Darren Chatt, from Edinburgh-based emigration specialists Visa-Go, said: “The Australian government is making a lot of changes that we expect to make it a lot harder, but New Zealand is making it easier.” The Kiwi government has just upped the total number of visas for foreign workers each year.

Paul Wildy runs Wildy Immigration, which specialises in emigration to Canada. He said: “A lot of people have decided they want to leave the UK and are looking for somewhere to go. People come to Canada because they are looking for somewhere with seasons, cheaper and bigger housing, they are impressed with the education and health care is free.”

But the grass is not always greener on the other side of the world. It is estimated around 25% of emigrants later return to the UK, and experts say mostly it is because they have not done their research – like the man who emigrated to Alice Springs to work as a roofer.
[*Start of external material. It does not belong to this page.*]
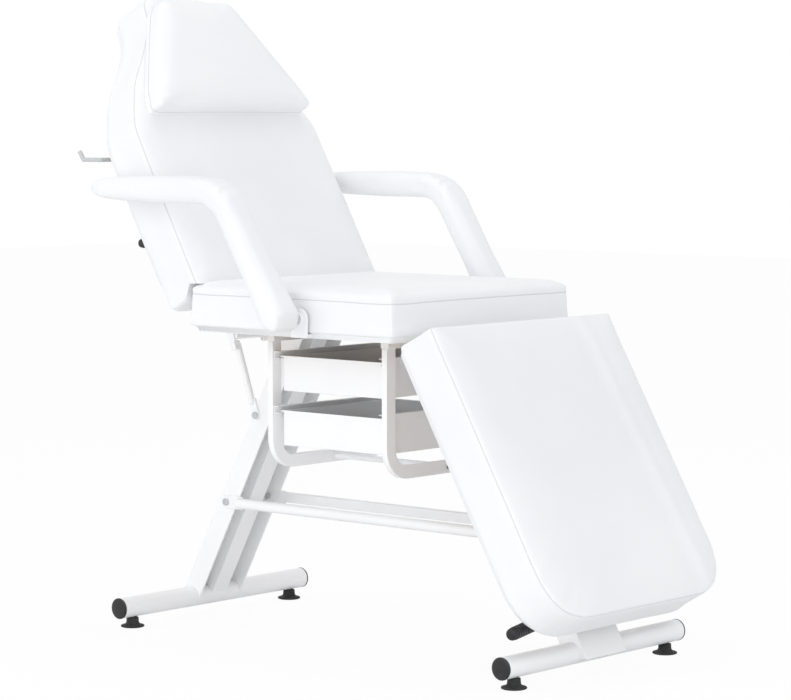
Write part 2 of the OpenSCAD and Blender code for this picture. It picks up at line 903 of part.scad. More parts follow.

After his first day on the job, working in 45°C heat, he collapsed.

It is also not uncommon for people to yo-yo back and forth.

The Mortons, from Aberdeen, moved to Rockingham, Western Australia, in 1988. But they returned to Scotland four years later after missing family, before returning to Oz in 1999.

Gloria Morton, 50, a teaching assistant, said: “Being a little bit older and our kids being old enough to decide for themselves that they wanted to go meant the second time was more successful.”

But daughter Arran, 26, has now returned to Scotland, splitting the family once more.

However, for many there is no coming back to the UK. Lisa Cannon, 32, swapped Strathclyde Police for Western Australia Police in 2008.

“We lived in a three-bedroom semi with a wee square garden; here I have a four-bedroom [house] with a cinema room and a pool,” she said. “We love the laid-back lifestyle, the sun.”

Though a move Down Under is the most common exit, the American Dream also lures many.

Hadleigh International helps people move to the US by buying a business, which costs from around $100,000 (about £66,000). Its director, John Dimmock, expects to get up to 30 inquiries over the weekend.

Scots who have made it in America say it is hard work but worth it.

Siobhan McFadyen, 32, from Coatbridge, who now lives in New York, said: “The US is a place that appreciates hard work. It can be a very tough place to live and since the exchange rate dropped it has become super expensive, for example a loaf of bread costs £2.63! But I would say go for it.”